Soon after we get into the car. A black Bugatti Chiron. He puts me inside, right beside the drivers seat. The warmth disappears and makes me a little disappointed.
After he closes the door, he makes his way around the car to the drivers seat and gets himself in. I look at him, no, more like stare at him, waiting for his answer. He notices and starts the car. He starts to drive while I feel the light and and fast speed the car gives us. But I'm still waiting for his answer.
I see him open his mouth, as if to finally start talking. But Instead he places his hand on my thigh. That's when I feel the sparks again and look down at the same time as he smirks.
What just happened? Why do I feel the sparks again? My mind travels back to the hospital room, when he walked in the room. It's like I'm crazy for this man that I don't know anything about.
"So? Start talking." I said, my throat feeling so much better already.
Just as I was about to glare at him, I hear a heart beat faster up. But it's not my heart beat. It's...his heart. I hear him swallow and as crazy as it sound, I feel his emotions just as if they where my own. His complicated but still cool emotions. While I feel stress, nervousness and confusion but also...love?
"look, I know that this will all sound crazy for you right now but please trust me. I would love to tell you but I know that you wouldn't believe me. Instead, let me show you. Ok?" he tells me.
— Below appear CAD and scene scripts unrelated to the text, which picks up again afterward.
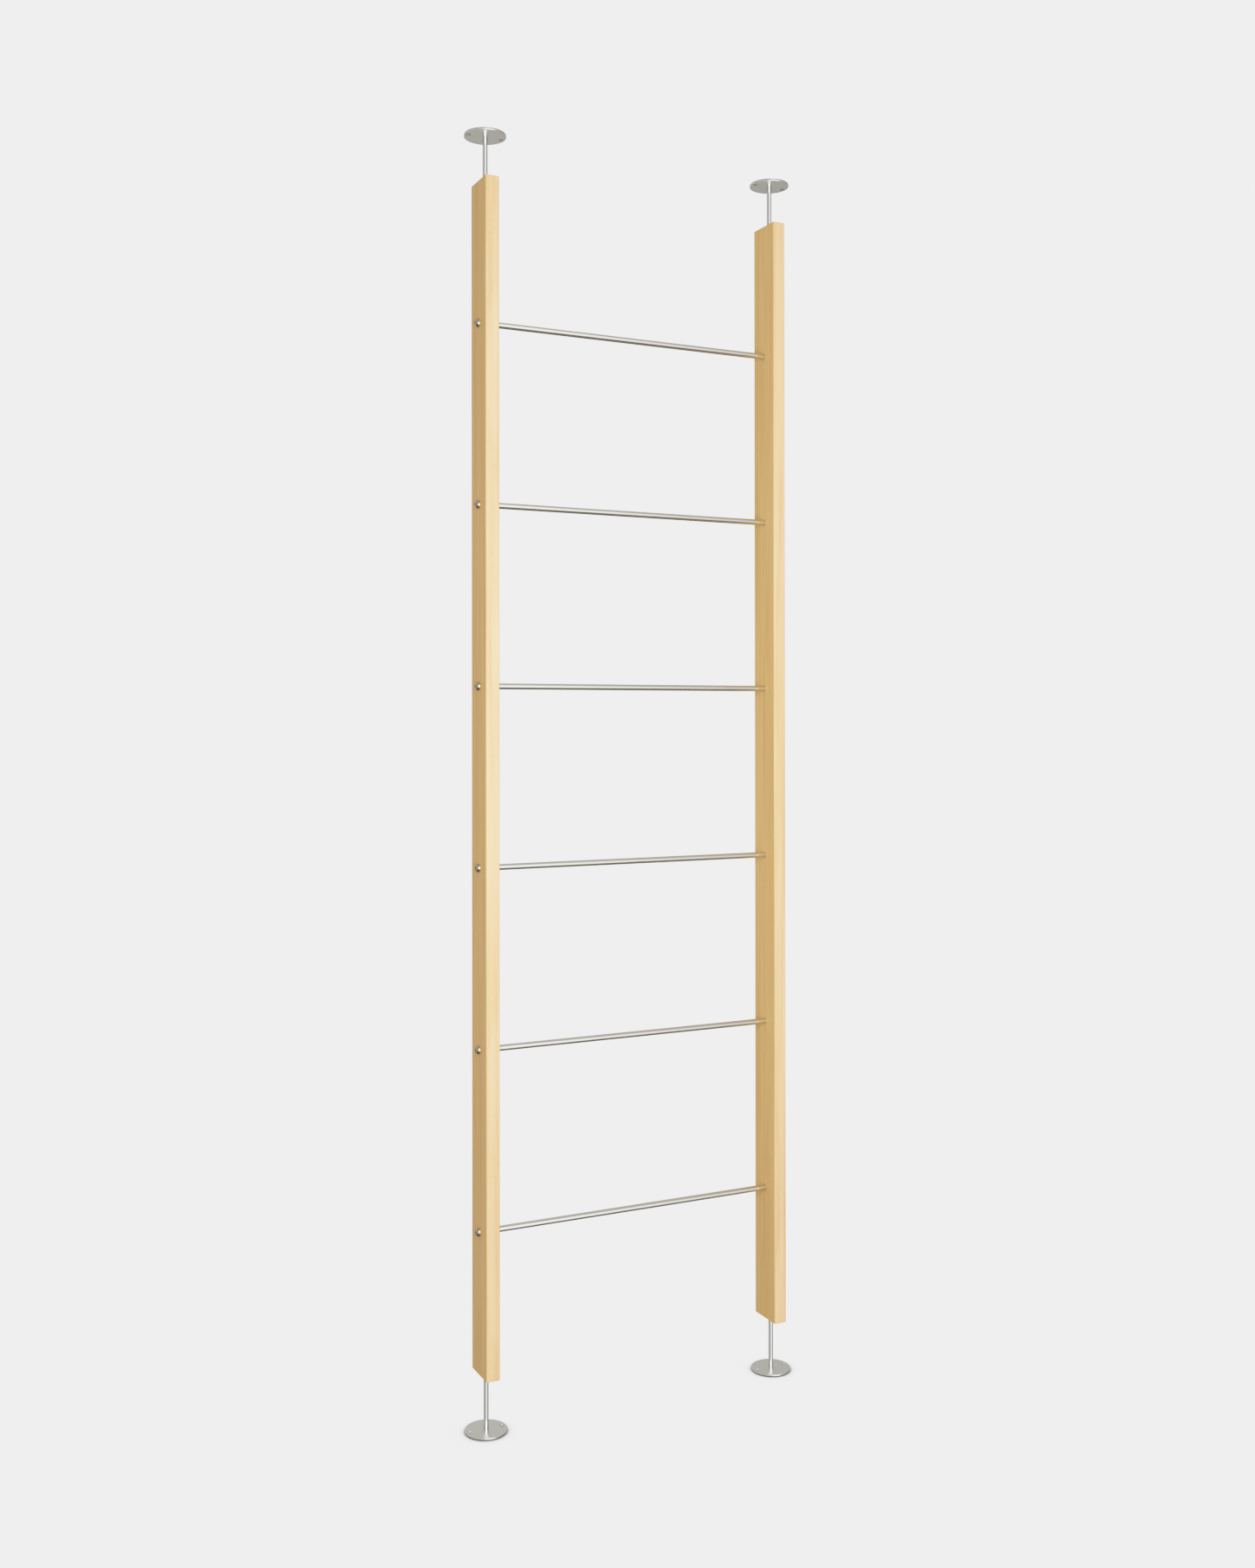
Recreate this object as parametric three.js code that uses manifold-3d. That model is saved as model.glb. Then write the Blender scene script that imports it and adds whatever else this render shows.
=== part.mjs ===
// A floor-to-ceiling ladder frame: two flat oak posts joined by six round steel rungs.
// A jack foot at each post end screws out to the floor or the ceiling, and carries a swivelling disc.
// Millimetres, +Z up, +X across the ladder. The origin is on the floor, midway between the posts.

import * as THREE from "three";
import { mergeVertices } from "three/addons/utils/BufferGeometryUtils.js";
import Module from "manifold-3d";

const wasm = await Module();
wasm.setup();

// ---- Driving dimensions ----

const OVERALL_HEIGHT = 2500; // floor to ceiling, with the feet at their rest extension
const GAP = 0.3; // clearance between pieces that touch or nest

const POST = { width: 28, depth: 80, length: 2300, edge: 3 };
const CLEAR_WIDTH = 612; // between the posts' inner faces

const RUNG = { count: 6, radius: 6, spacing: 350, seat: 10 };
const RUNG_TAP = { radius: 3.3, depth: 22 }; // the tapped hole in each end of a rung

const DOME = { radius: 8.5, height: 8, land: 0.8 }; // the rung screws' domed heads
const DOME_SOCKET = { radius: 2.31, depth: 3.5 }; // hexagon, 4 mm across its flats
const RUNG_SCREW = { radius: 3, length: 36 };

const DISC = { radius: 41, thickness: 3 };
const PAD = { radius: 40.5, thickness: 1.2 };
const FIXING = { offset: 33.5, radius: 3.2, sinkRadius: 6, padRadius: 4 };
const SWIVEL = { radius: 2.5, headRadius: 4.8, length: 14, socketRadius: 1.73, socketDepth: 1.6 };

const ROD = { radius: 5, length: 220 };
const TOMMY_HOLE = { radius: 2, fromDisc: 20 }; // takes the bar that turns the rod
const ROD_TURN = -25; // degrees about +Z: where the tommy hole stops at rest

const BUSH = { radius: 8, length: 28 }; // guides the rod at the post's mouth
const INSERT = { radius: 8, length: 30, depth: 80 }; // the nut that the rod screws through
const BORE = { radius: 8.3, narrow: 5.6, depth: 200 }; // in each post end, for the above

// ---- Values that follow from them ----

const FOOT_STACK = DISC.thickness + GAP + PAD.thickness;
const LOWER_EXTENSION = 105.5; // from the post's end to the disc
const UPPER_EXTENSION = OVERALL_HEIGHT - POST.length - LOWER_EXTENSION - 2 * FOOT_STACK;
const POST_BOTTOM = FOOT_STACK + LOWER_EXTENSION;
const POST_CENTRE = (CLEAR_WIDTH + POST.width) / 2;
const FIRST_RUNG = (POST.length - (RUNG.count - 1) * RUNG.spacing) / 2; // above the post's end

// ---- Materials ----

const OAK = new THREE.MeshStandardMaterial({ color: 0xd9b98a, roughness: 0.55, metalness: 0 });
const STEEL = new THREE.MeshStandardMaterial({ color: 0xc9cbcc, roughness: 0.25, metalness: 1 });
const SATIN = new THREE.MeshStandardMaterial({ color: 0xb9bbbc, roughness: 0.4, metalness: 1 });
const BRASS = new THREE.MeshStandardMaterial({ color: 0xb8923f, roughness: 0.4, metalness: 1 });
const NYLON = new THREE.MeshStandardMaterial({ color: 0xe4e1d8, roughness: 0.6, metalness: 0 });
const RUBBER = new THREE.MeshStandardMaterial({ color: 0x1c1c1c, roughness: 0.9, metalness: 0 });

// ---- Solid helpers ----

/** Sides on a round shape: most of them, the screws, and the wide discs and pads. */
const ROUND = 16;
const SCREW_ROUND = 12;
const WIDE_ROUND = 32;

/** A closed geometry as a manifold-3d solid, without the empty triangles at a lathe's poles. */
function solid(geometry) {
  const bare = geometry.clone().deleteAttribute("normal").deleteAttribute("uv");
  const merged = mergeVertices(bare, 1e-4);
  const triangles = [];
  for (let i = 0; i < merged.index.count; i += 3) {
    const [a, b, c] = [0, 1, 2].map((k) => merged.index.getX(i + k));
    if (a !== b && b !== c && c !== a) triangles.push(a, b, c);
  }
  return new wasm.Manifold(
    new wasm.Mesh({
      numProp: 3,
      vertProperties: merged.attributes.position.array,
      triVerts: new Uint32Array(triangles),
    }),
  );
}

/** A manifold-3d solid as a geometry. */
function toGeometry(made) {
  const { vertProperties, triVerts } = made.getMesh();
  const geometry = new THREE.BufferGeometry();
  geometry.setAttribute("position", new THREE.BufferAttribute(vertProperties, 3));
  geometry.setIndex(new THREE.BufferAttribute(triVerts, 1));
  geometry.computeVertexNormals();
  return geometry;
}

/** The body of revolution about +Z of [radius, height] pairs that run up its outside. */
function revolve(profile, segments = ROUND) {
  const points = profile.map(([radius, height]) => new THREE.Vector2(radius, height));
  return new THREE.LatheGeometry(points, segments).rotateX(Math.PI / 2);
}

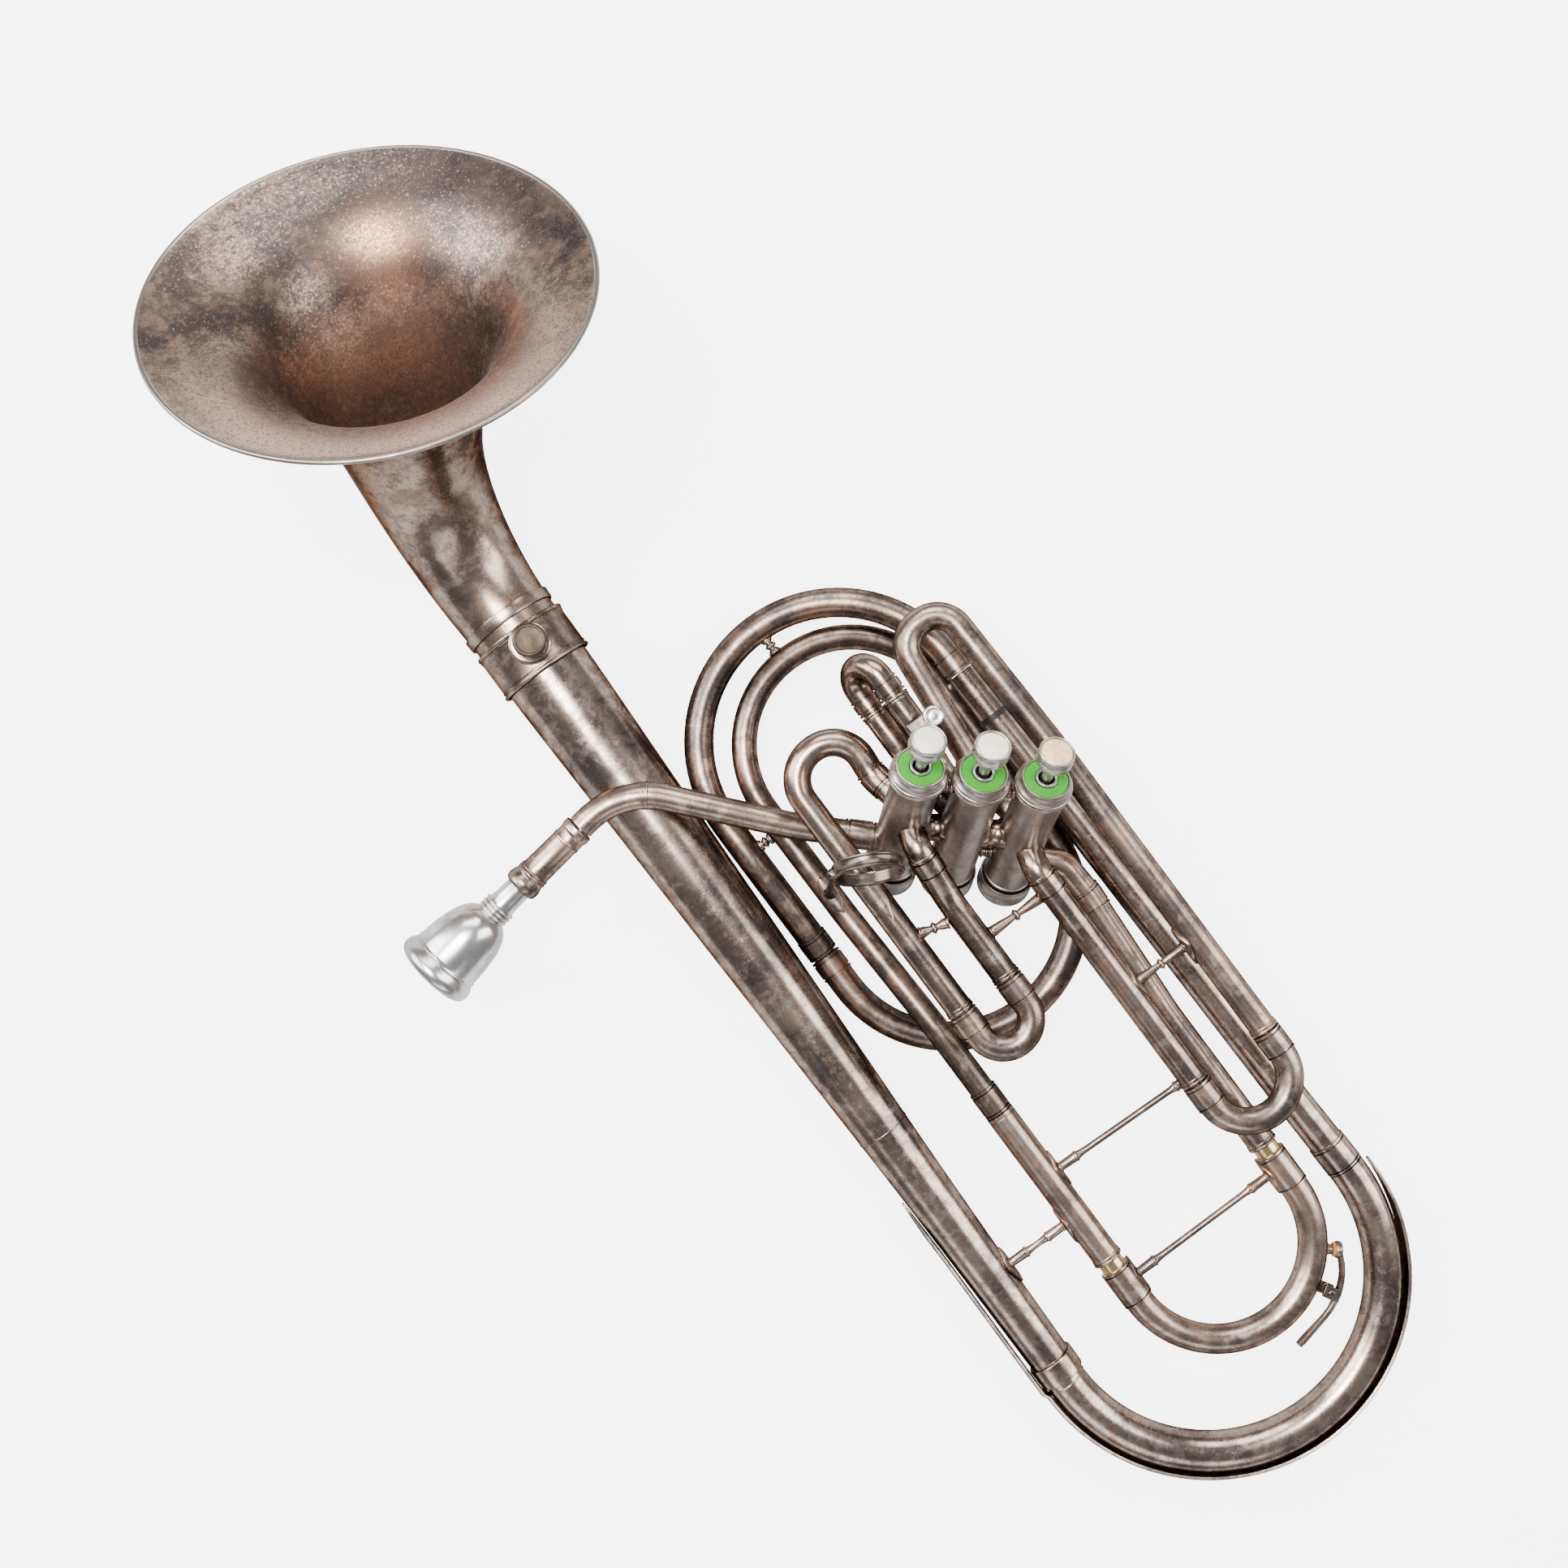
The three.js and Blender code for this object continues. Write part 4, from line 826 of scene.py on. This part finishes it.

I don't get it! What more can be as crazy as him telling me that we're married. It's getting on my nerves. How much I would love to follow him, I'm too annoyed to do. All that rage and sadness comes back and I can't take it anymore.
"you know what! This starts to feel like you're trying to kidnappe me and I'm not gonna let you do that! So tell me now or I'm gonna jump out of the car!" I say and feel him tense.
He drives to the side of the road and stops the car. He looks at me with a 'it's complicated' look and doesn't say a thing. It's frustrating!
"fine!" I scream out and open the door.
"Wait!" I hear him say just as I'm already out of the car and about to close the door. I feel like screaming with all my might. At first I thought that he could be my Prince Charming but now I know that he's just like the other guys and I'm not as desperate as to fall for this trick once again.
Without stopping for even a second I run down the road, passing by all these luxury brand shops. I have never been to this street before but that doesn't stop me even a bit.
I run and run, just like before, I thought that he would run after me but that doesn't happen and probably would never. What have I done so wrong to want someone to run after me. It doesn't matter if it's a stranger or not, just someone that would care for once.